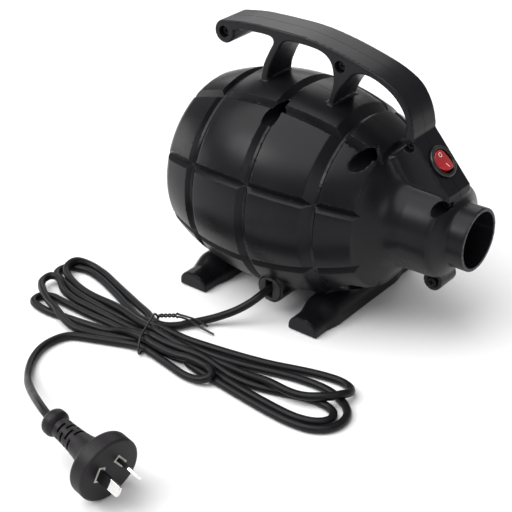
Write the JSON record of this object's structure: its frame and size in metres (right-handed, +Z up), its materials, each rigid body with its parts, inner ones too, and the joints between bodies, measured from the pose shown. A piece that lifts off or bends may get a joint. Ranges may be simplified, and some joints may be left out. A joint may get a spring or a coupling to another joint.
{
  "type": "portable air blower",
  "caption": "Barrel-shaped mains air blower with a strap handle, a round rocker switch on a sloped panel, a short round nozzle, crosswise feet and a tied mains cord.",
  "frame": {"origin": "on the surface it stands on, below the middle of the blower's body", "axes": "+X towards the nozzle, along the blower's axis; +Y across the body, away from the side with the cord bush; +Z up"},
  "size_m": [0.2951, 0.373, 0.1976],
  "materials": {
    "shell_black": "moulded black shell, semi-gloss",
    "rubber_black": "soft matt rubber",
    "cord_black": "smooth flexible PVC, slightly shiny",
    "tie_black": "plastic-covered twist wire",
    "nylon_dark": "dark moulded nylon",
    "nylon_light": "natural moulded nylon",
    "rocker_red": "red gloss, white O and I marks in the visual model",
    "foam_dark": "open-cell foam",
    "steel": "plain or zinc-plated steel",
    "plated": "bright nickel plate",
    "brass": "bare brass",
    "copper": "enamelled copper",
    "carbon": "pressed carbon"
  },
  "bodies": {
    "blower": {"housing_left": "shell_black", "housing_right": "shell_black", "foot_pad_front_left": "rubber_black", "foot_pad_front_right": "rubber_black", "foot_pad_rear_left": "rubber_black", "foot_pad_rear_right": "rubber_black", "motor_mount_front": "rubber_black", "motor_mount_rear": "rubber_black", "cord_bush": "rubber_black", "cord_lead": "cord_black", "cord_hank": "cord_black", "cord_tail": "cord_black", "plug_body": "cord_black", "cord_tie": "tie_black", "inlet_grille": "nylon_dark", "outlet_guard": "nylon_dark", "switch_body": "nylon_dark", "diffuser_plate": "nylon_dark", "cord_clamp": "nylon_dark", "inlet_filter": "foam_dark", "screw_handle_tail": "steel", "screw_handle_middle": "steel", "screw_leg_base": "steel", "screw_barrel_top_rear": "steel", "screw_barrel_top_front": "steel", "screw_neck_upper": "steel", "screw_neck_lower": "steel", "screw_base_front": "steel", "screw_base_rear": "steel", "stator_core": "steel", "motor_frame_rear": "steel", "motor_frame_front": "steel", "fan_casing": "steel", "brush_spring_upper": "steel", "brush_spring_lower": "steel", "cord_clamp_screw": "steel", "bearing_front": "plated", "bearing_rear": "plated", "plug_pin_active": "plated", "plug_pin_neutral": "plated", "switch_terminal_line": "brass", "switch_terminal_load": "brass", "brush_holder_upper": "brass", "brush_holder_lower": "brass", "field_coil_upper": "copper", "field_coil_lower": "copper"},
    "rotor": {"motor_shaft": "steel", "armature_core": "steel", "armature_winding": "copper", "commutator": "copper", "impeller_first": "nylon_light", "impeller_second": "nylon_light", "impeller_spacer": "steel", "impeller_nut": "plated"},
    "rocker": {"switch_rocker": "rocker_red"},
    "brush_upper": {"carbon_brush_upper": "carbon"},
    "brush_lower": {"carbon_brush_lower": "carbon"}
  },
  "joints": [
    {"name": "rotor_spin", "type": "hinge", "parent": "blower", "child": "rotor", "pos_m": [0, 0, 0.082], "axis": [1, 0, 0], "continuous": true},
    {"name": "rocker_throw", "type": "hinge", "parent": "blower", "child": "rocker", "pos_m": [0.07912, 0, 0.12926], "axis": [0, 1, 0], "range_deg": [0, 16]},
    {"name": "brush_upper_slide", "type": "slide", "parent": "blower", "child": "brush_upper", "axis": [0, 0, 1], "range_m": [0, 0.0025], "stiffness_N_per_m": 300, "springref_m": -0.004, "deforming": ["brush_spring_upper"]},
    {"name": "brush_lower_slide", "type": "slide", "parent": "blower", "child": "brush_lower", "axis": [0, 0, -1], "range_m": [0, 0.0025], "stiffness_N_per_m": 300, "springref_m": -0.004, "deforming": ["brush_spring_lower"]}
  ]
}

------------------------------------------------

Work to complete:
Write down every line of the data above that includes the string "with".

Full response:
Write the JSON record of this object's structure: its frame and size in metres (right-handed, +Z up), its materials, each rigid body with its parts, inner ones too, and the joints between bodies, measured from the pose shown. A piece that lifts off or bends may get a joint. Ranges may be simplified, and some joints may be left out. A joint may get a spring or a coupling to another joint.
  "caption": "Barrel-shaped mains air blower with a strap handle, a round rocker switch on a sloped panel, a short round nozzle, crosswise feet and a tied mains cord.",
  "frame": {"origin": "on the surface it stands on, below the middle of the blower's body", "axes": "+X towards the nozzle, along the blower's axis; +Y across the body, away from the side with the cord bush; +Z up"},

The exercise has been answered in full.